◆ Data extract
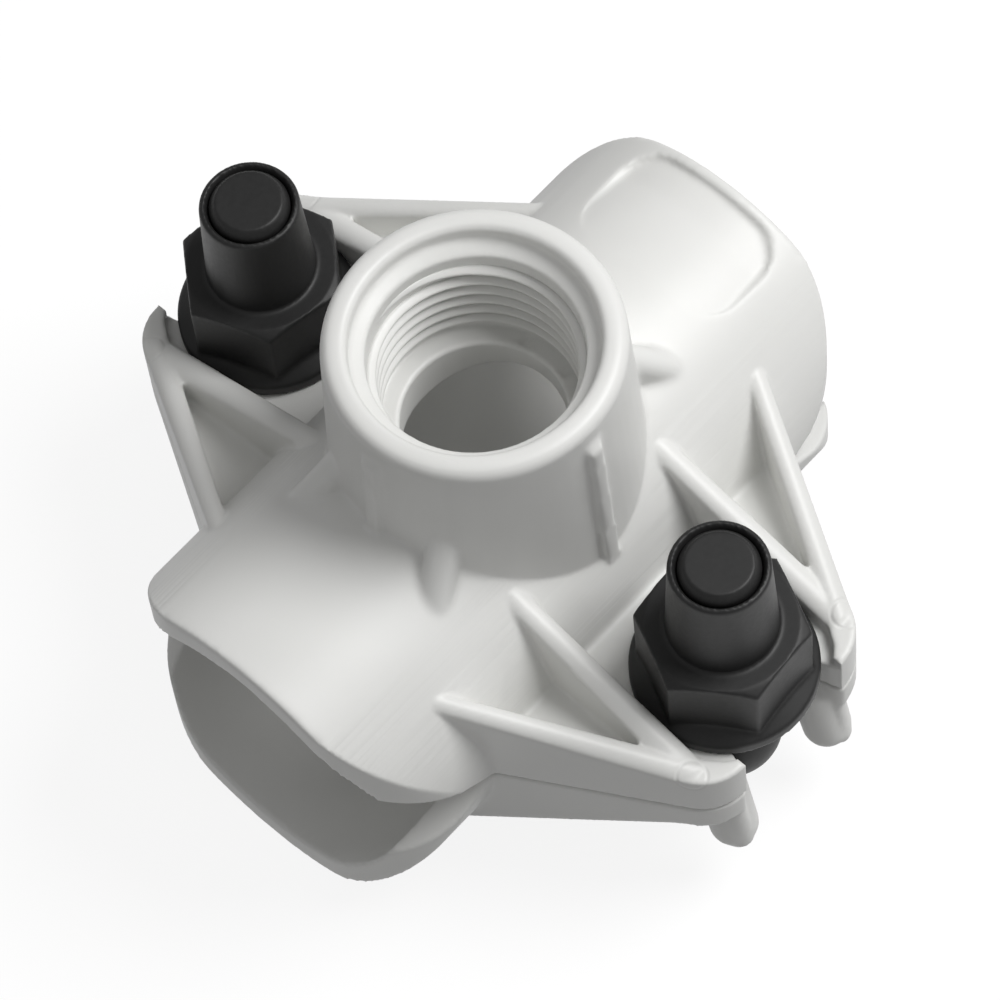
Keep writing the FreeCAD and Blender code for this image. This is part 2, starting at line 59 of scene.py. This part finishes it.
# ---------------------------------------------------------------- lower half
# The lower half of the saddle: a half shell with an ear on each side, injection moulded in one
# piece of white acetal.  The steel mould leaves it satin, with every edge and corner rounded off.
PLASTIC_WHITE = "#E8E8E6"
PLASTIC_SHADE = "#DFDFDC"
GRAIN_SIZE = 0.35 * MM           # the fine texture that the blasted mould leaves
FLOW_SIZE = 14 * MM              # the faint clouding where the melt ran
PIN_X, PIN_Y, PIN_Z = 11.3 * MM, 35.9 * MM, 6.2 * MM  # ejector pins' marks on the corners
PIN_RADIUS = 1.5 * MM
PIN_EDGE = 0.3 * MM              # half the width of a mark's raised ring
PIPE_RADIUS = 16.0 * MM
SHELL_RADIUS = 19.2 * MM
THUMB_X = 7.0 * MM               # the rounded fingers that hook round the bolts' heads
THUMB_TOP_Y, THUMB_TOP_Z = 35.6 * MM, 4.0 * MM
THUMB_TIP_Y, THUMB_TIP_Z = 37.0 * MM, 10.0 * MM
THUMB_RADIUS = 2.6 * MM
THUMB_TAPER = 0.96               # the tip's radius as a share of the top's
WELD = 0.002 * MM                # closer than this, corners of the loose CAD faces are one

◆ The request
Extract the listing in its entirety and repeat it exactly.

◆ Result below
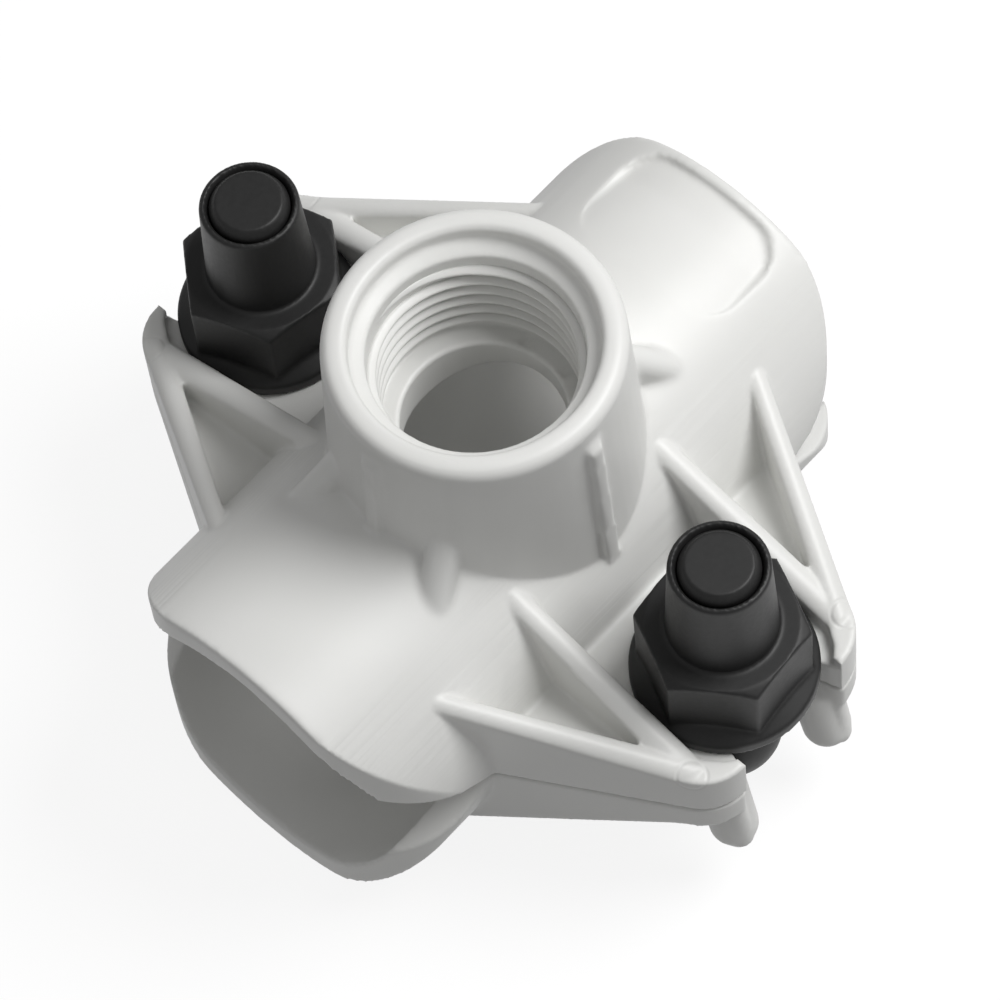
Keep writing the FreeCAD and Blender code for this image. This is part 2, starting at line 59 of scene.py. This part finishes it.
# ---------------------------------------------------------------- lower half
# The lower half of the saddle: a half shell with an ear on each side, injection moulded in one
# piece of white acetal.  The steel mould leaves it satin, with every edge and corner rounded off.
PLASTIC_WHITE = "#E8E8E6"
PLASTIC_SHADE = "#DFDFDC"
GRAIN_SIZE = 0.35 * MM           # the fine texture that the blasted mould leaves
FLOW_SIZE = 14 * MM              # the faint clouding where the melt ran
PIN_X, PIN_Y, PIN_Z = 11.3 * MM, 35.9 * MM, 6.2 * MM  # ejector pins' marks on the corners
PIN_RADIUS = 1.5 * MM
PIN_EDGE = 0.3 * MM              # half the width of a mark's raised ring
PIPE_RADIUS = 16.0 * MM
SHELL_RADIUS = 19.2 * MM
THUMB_X = 7.0 * MM               # the rounded fingers that hook round the bolts' heads
THUMB_TOP_Y, THUMB_TOP_Z = 35.6 * MM, 4.0 * MM
THUMB_TIP_Y, THUMB_TIP_Z = 37.0 * MM, 10.0 * MM
THUMB_RADIUS = 2.6 * MM
THUMB_TAPER = 0.96               # the tip's radius as a share of the top's
WELD = 0.002 * MM                # closer than this, corners of the loose CAD faces are one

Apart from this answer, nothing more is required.